__Exercise instructions__. Return, word for word, the lines from the line holding "What bpy script" through the line holding "cut face up.". Include both end lines and no others.

__Dataset content__.
:::::

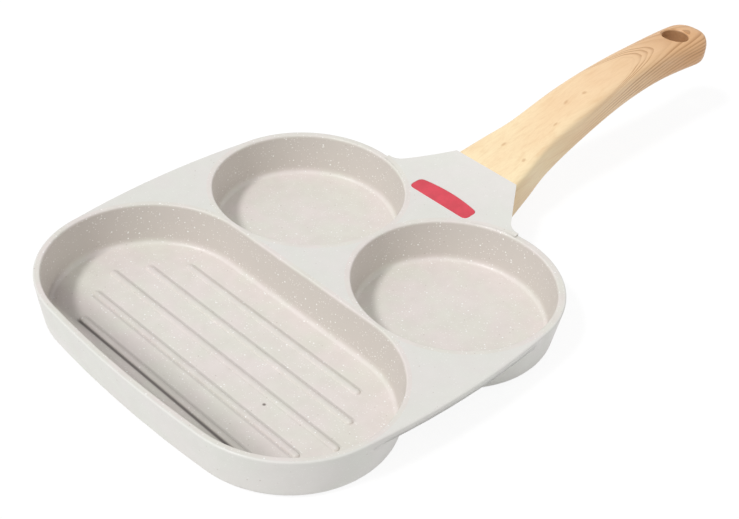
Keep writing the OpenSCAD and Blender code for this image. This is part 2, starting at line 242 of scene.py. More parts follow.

:::::

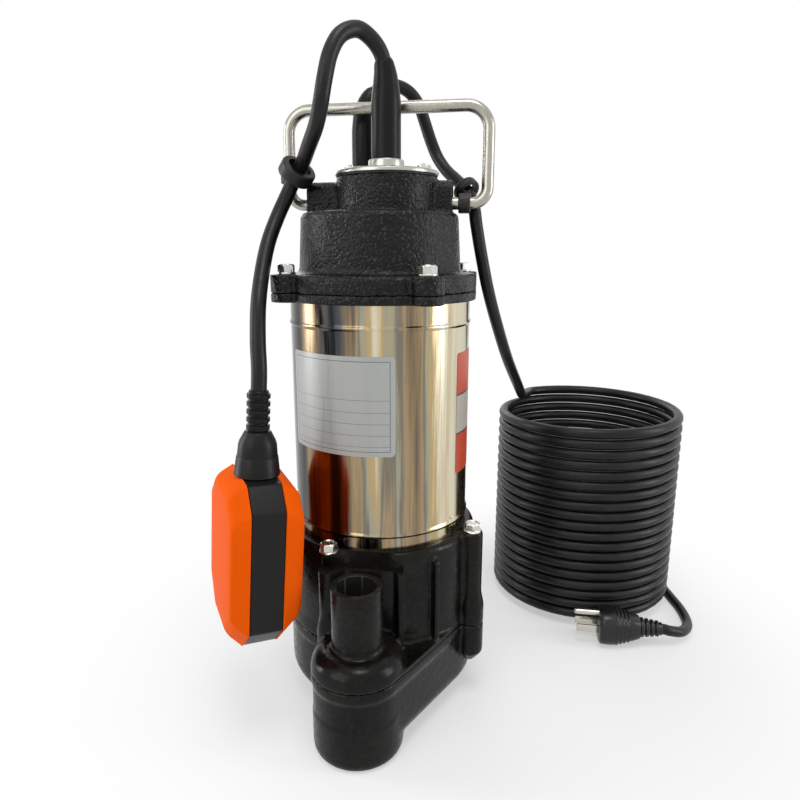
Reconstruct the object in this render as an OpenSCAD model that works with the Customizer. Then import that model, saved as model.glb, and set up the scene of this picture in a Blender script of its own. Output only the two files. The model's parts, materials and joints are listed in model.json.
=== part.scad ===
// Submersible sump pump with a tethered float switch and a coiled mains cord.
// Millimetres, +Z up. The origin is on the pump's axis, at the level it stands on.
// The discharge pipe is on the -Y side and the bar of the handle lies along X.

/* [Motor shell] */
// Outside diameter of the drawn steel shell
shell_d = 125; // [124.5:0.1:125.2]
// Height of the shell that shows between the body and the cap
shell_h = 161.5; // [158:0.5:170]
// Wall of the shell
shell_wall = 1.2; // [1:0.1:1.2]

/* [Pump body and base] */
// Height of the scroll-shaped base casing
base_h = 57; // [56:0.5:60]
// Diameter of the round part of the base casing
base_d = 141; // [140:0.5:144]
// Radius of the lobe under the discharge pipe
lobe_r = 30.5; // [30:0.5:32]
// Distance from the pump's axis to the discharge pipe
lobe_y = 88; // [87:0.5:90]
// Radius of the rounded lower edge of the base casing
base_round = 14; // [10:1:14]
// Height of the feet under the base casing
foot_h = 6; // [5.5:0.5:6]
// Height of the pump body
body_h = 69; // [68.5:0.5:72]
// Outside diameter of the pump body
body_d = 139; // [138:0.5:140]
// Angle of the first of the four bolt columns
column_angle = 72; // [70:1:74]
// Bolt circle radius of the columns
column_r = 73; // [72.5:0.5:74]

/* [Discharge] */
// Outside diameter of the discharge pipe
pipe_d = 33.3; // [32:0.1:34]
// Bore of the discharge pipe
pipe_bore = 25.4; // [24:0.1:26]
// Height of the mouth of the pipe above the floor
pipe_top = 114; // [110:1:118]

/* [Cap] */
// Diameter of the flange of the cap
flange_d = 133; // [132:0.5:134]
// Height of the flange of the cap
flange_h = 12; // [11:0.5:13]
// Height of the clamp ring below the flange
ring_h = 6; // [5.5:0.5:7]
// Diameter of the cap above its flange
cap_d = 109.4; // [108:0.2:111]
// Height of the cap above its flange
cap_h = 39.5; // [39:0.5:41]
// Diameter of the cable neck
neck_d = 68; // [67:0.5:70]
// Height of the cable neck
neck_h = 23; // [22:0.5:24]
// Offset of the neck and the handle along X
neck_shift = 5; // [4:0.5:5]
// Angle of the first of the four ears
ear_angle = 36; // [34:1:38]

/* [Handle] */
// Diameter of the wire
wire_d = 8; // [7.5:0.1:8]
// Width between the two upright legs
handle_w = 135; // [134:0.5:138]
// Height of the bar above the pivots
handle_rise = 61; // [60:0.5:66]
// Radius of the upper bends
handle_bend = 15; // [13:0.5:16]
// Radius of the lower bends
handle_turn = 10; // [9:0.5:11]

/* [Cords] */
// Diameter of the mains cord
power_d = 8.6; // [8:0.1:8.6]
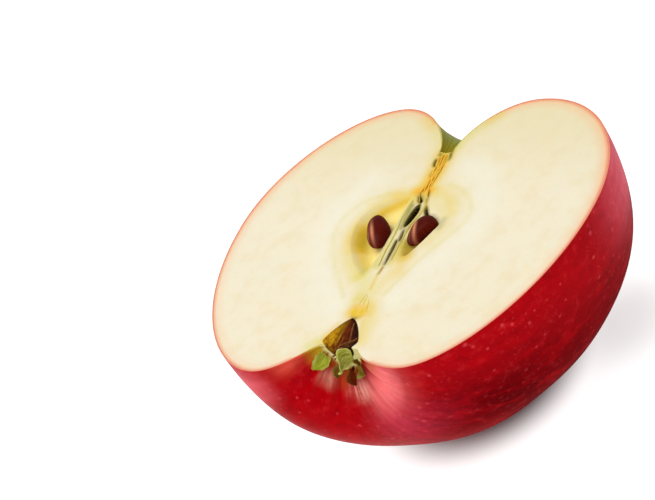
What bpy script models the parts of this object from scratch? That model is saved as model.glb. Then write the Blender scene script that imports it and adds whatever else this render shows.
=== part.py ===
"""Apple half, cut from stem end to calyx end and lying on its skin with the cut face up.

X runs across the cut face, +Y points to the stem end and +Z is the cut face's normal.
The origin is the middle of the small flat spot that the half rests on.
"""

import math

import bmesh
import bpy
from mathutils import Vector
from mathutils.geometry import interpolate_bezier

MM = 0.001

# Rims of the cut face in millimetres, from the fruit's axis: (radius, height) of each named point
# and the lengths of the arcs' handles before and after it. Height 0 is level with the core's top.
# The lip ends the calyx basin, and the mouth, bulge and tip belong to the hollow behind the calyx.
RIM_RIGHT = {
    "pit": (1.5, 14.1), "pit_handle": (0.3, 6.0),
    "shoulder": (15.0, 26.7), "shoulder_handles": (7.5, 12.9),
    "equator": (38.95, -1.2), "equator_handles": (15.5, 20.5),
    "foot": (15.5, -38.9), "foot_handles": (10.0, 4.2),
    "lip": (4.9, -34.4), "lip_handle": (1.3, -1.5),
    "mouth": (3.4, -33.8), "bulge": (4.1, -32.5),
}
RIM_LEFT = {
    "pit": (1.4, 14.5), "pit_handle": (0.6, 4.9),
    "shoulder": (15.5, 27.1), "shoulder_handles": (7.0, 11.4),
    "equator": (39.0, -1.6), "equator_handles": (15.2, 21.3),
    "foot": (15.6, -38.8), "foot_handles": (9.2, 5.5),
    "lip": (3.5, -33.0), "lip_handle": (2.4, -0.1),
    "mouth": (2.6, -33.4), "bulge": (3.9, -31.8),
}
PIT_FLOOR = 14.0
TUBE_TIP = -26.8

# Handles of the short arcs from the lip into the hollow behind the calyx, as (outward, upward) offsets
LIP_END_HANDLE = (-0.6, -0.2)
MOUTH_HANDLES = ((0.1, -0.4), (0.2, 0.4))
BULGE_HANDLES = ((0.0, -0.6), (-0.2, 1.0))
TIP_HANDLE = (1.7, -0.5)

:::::

__Correct output__.
What bpy script models the parts of this object from scratch? That model is saved as model.glb. Then write the Blender scene script that imports it and adds whatever else this render shows.
=== part.py ===
"""Apple half, cut from stem end to calyx end and lying on its skin with the cut face up.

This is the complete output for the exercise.